A) Au plan national.

Il existe notamment dans les autorités bancaires la Banque de France. C’est une institution crée en 1800, nationalisée en 1945, et qui appartient désormais au système européen des banques centrales, placé sous l’autorité de la Banque Centrale Européenne. C’est elle qui émet les euros, gère les comptes du trésor public, et a aussi une fonction d’information sur le système bancaire. C’est par exemple elle qui répertorie les incidents de paiement. Elle est également chargée de la tenue des chambres de compensation (ce sont des organes chargés de réaliser les opérations interbancaires, entre les banques).

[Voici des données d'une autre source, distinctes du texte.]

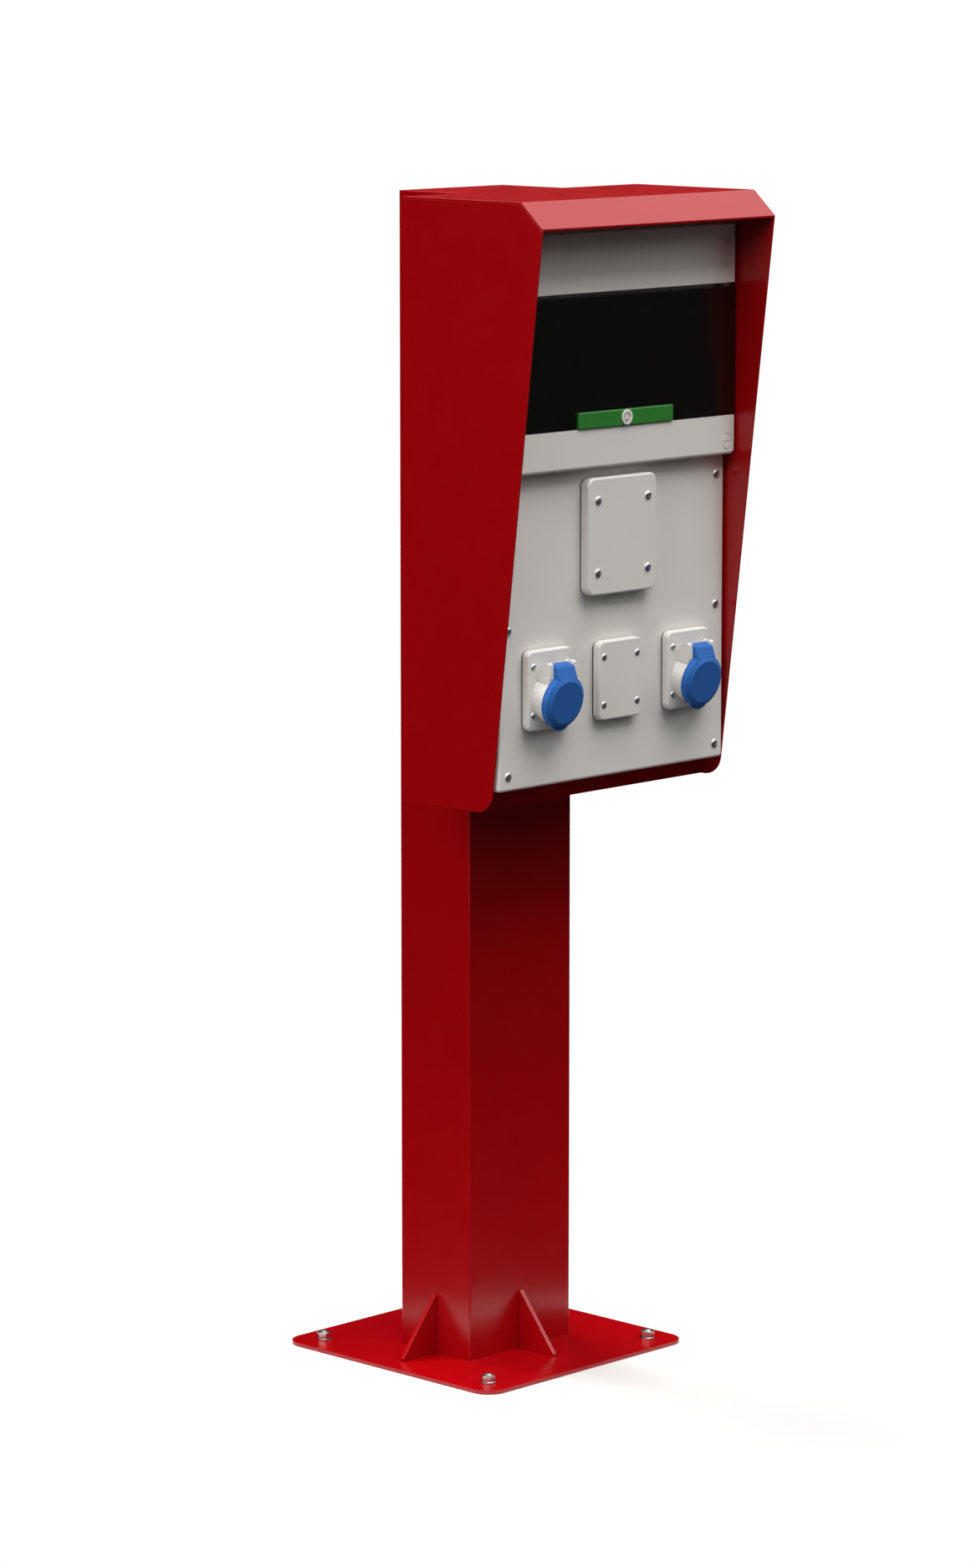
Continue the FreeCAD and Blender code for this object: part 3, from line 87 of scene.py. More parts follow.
back = Vector((math.sin(AZIMUTH) * math.cos(ELEVATION),
               -math.cos(AZIMUTH) * math.cos(ELEVATION), math.sin(ELEVATION)))
right = Vector((math.cos(AZIMUTH), math.sin(AZIMUTH), 0))
up = back.cross(right)
aimed = Matrix((right, up, back)).transposed() @ Matrix.Rotation(ROLL, 3, "Z")

lens = bpy.data.cameras.new("camera")
lens.lens = LENS_MM
lens.sensor_width = SENSOR_MM
lens.sensor_fit = "HORIZONTAL"
camera = bpy.data.objects.new("camera", lens)
scene.collection.objects.link(camera)
place = AIM + back * DISTANCE + right * SIDESTEP + up * RISE
camera.matrix_world = Matrix.LocRotScale(place, aimed.to_quaternion(), None)
scene.camera = camera
scene.view_settings.view_transform = "Standard"
print("camera at", [round(v, 3) for v in camera.location])

# %% [markdown]
# ## Colours and nodes
# Colours are written as the hex values of a colour picker. Cycles works with linear light, so one
# function turns each channel of a hex value into the linear number. A second small function adds one
# node with its settings and links. Every material below is built with it.

# %% Two helpers for colour and nodes
def linear(hex_colour):
    """The linear red, green, blue and alpha of a #RRGGBB colour."""
    channels = []
    for k in (1, 3, 5):
        c = int(hex_colour[k:k + 2], 16) / 255
        channels.append(c / 12.92 if c <= 0.04045 else ((c + 0.055) / 1.055) ** 2.4)
    return (*channels, 1.0)


def add(tree, kind, inputs=(), **settings):
    """One node with its settings. Each input is (socket, value), where a value may be another socket."""
    node = tree.nodes.new(kind)
    for name, value in settings.items():
        setattr(node, name, value)
    for socket, value in inputs:
        if isinstance(value, bpy.types.NodeSocket):
            tree.links.new(value, node.inputs[socket])
        else:
            node.inputs[socket].default_value = value
    return node


# %% [markdown]
# ## The studio
# The photograph has a pure white ground, yet the upright red faces show almost no white reflection.
# Such a studio has a pale floor and backdrop, black cards low down all round the object, and soft
# boxes high up. The world is therefore white wherever the camera, a mirror or glass sees it, and the
# cards, which only reflections see, keep the low part of the room dark. For soft light the world is
# an even, dim room.

# %% World
ROOM_LIGHT = 0.01
WHITE = linear("#FFFFFF")
WHITE_PAPER = 1.0


def looked_at(tree):
    """A socket that is 1 where the camera, a reflection or glass looks, and 0 for other light."""
    path = add(tree, "ShaderNodeLightPath").outputs
    seen = path["Is Camera Ray"]
    for kind in ("Is Glossy Ray", "Is Transmission Ray"):
        seen = add(tree, "ShaderNodeMath", [(0, seen), (1, path[kind])], operation="MAXIMUM").outputs[0]
    return seen


world = bpy.data.worlds.new("studio")
scene.world = world
world.use_nodes = True
tree = world.node_tree
tree.nodes.clear()
room = add(tree, "ShaderNodeBackground", [("Color", linear("#FFFDFA")), ("Strength", ROOM_LIGHT)])
paper = add(tree, "ShaderNodeBackground", [("Color", WHITE), ("Strength", WHITE_PAPER)])
both = add(tree, "ShaderNodeMixShader", [(0, looked_at(tree)), (1, room.outputs[0]), (2, paper.outputs[0])])
add(tree, "ShaderNodeOutputWorld", [("Surface", both.outputs[0])])
print("world made")

# %% [markdown]
# The floor is white paint. It keeps the object's shadow close to the foot plate, and further out it
# fades into the white of the room. Only the part near the foot throws back soft light, because the
# underside of the real hood is nearly black in the photograph while the column's foot is bright.

# %% Floor
def mesh_object(name, points, faces, material=None):
    """An object from points in metres and faces."""
    mesh = bpy.data.meshes.new(name)
    mesh.from_pydata(points, [], faces)
    mesh.validate()
    if material:
        mesh.materials.append(material)
    made = bpy.data.objects.new(name, mesh)
    scene.collection.objects.link(made)
    return made


def material_tree(name):
    """A new material and its empty node tree."""
    material = bpy.data.materials.new(name)
    material.use_nodes = True
    material.node_tree.nodes.clear()
    return material, material.node_tree


def sheet(name, width, depth, material):
    """A flat rectangle round the origin."""
    x, y = width / 2, depth / 2
    return mesh_object(name, [(-x, -y, 0), (x, -y, 0), (x, y, 0), (-x, y, 0)], [(0, 1, 2, 3)], material)


FLOOR_SIZE = 120.0
FADE_NEAR = 0.22
FADE_FAR = 0.6
BOUNCE_NEAR = 0.25
BOUNCE_FAR = 0.5
PAINT_GRAIN = 11.111 * MM

floor_paint, tree = material_tree("floor_white_matt_paint")
where = add(tree, "ShaderNodeTexCoord").outputs["Object"]
radius = add(tree, "ShaderNodeVectorMath", [(0, where)], operation="LENGTH").outputs["Value"]
fade = add(tree, "ShaderNodeMapRange", [(0, radius), (1, FADE_NEAR), (2, FADE_FAR), (3, 0.0), (4, 1.0)],
           interpolation_type="SMOOTHSTEP")
grain = add(tree, "ShaderNodeTexNoise", [("Vector", where), ("Scale", 1 / PAINT_GRAIN), ("Detail", 3.0)])
shade = add(tree, "ShaderNodeMix", [(0, grain.outputs["Fac"]), (6, linear("#D9D9D8")),
                                    (7, linear("#DEDEDD"))], data_type="RGBA")
near = add(tree, "ShaderNodeBsdfDiffuse", [("Color", shade.outputs[2])])
far = add(tree, "ShaderNodeEmission", [("Color", WHITE), ("Strength", WHITE_PAPER)])
shown = add(tree, "ShaderNodeMixShader", [(0, fade.outputs[0]), (1, near.outputs[0]), (2, far.outputs[0])])
reach = add(tree, "ShaderNodeMapRange", [(0, radius), (1, BOUNCE_NEAR), (2, BOUNCE_FAR),
                                         (3, 0.0), (4, 1.0)])
dull = add(tree, "ShaderNodeMix", [(0, reach.outputs[0]), (6, linear("#C8C8C7")),
                                   (7, linear("#3A3A3A"))], data_type="RGBA")
dim = add(tree, "ShaderNodeBsdfDiffuse", [("Color", dull.outputs[2])])
both = add(tree, "ShaderNodeMixShader", [(0, looked_at(tree)), (1, dim.outputs[0]), (2, shown.outputs[0])])
add(tree, "ShaderNodeOutputMaterial", [("Surface", both.outputs[0])])
sheet("floor", FLOOR_SIZE, FLOOR_SIZE, floor_paint)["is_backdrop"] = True
print("floor made")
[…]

A coté de la Banque de France, on trouve des organismes consultatifs, ou organismes de tutelle collective, qui ont une action sur l’ensemble des acteurs du système. Ces comités servent en réalité à conseiller le gouvernement dans l’édiction de certaines normes. Le Comité consultatif du secteur financier et le comité consultatif de la législation et de la réglementation financière en font par exemple partie.

  1. A coté de ces comités consultatifs, on a ce qu’on appelle les organismes décisionnels. Eux sont chargés d’appliquer la politique bancaire et de la surveiller. Ils peuvent prendre des décisions individuelles à l’encontre d’un établissement. Il s’agit notamment de la Commission bancaire et du comité des établissements de crédit. Mais l’état a décidé de les fusionner dans un seul organisme, l’autorité de contrôle prudentiel. Cette autorité indépendante date d’une ordonnance du 21 janvier 2010. Elle est chargée de surveiller à la fois le secteur bancaire et celui de l’assurance. Cette autorité dispose de pouvoirs d’investigation et de pouvoirs de recommandation, ainsi que de pouvoirs de police (sanctions).

B – Au plan international.

Le Comité de Bâle réuni les gouverneurs des principales banques centrales afin d’édicter des normes prudentielles au niveau international. Ce sont des mesures qui visent à sécuriser le secteur bancaire.

Au niveau européen, l’Autorité Bancaire est issue d’un règlement du 24 novembre 2010. Cette autorité a un pouvoir règlementaire et un pouvoir de police, ainsi qu’un pouvoir de sanctions envers les établissements qui ne respecteraient pas ces normes.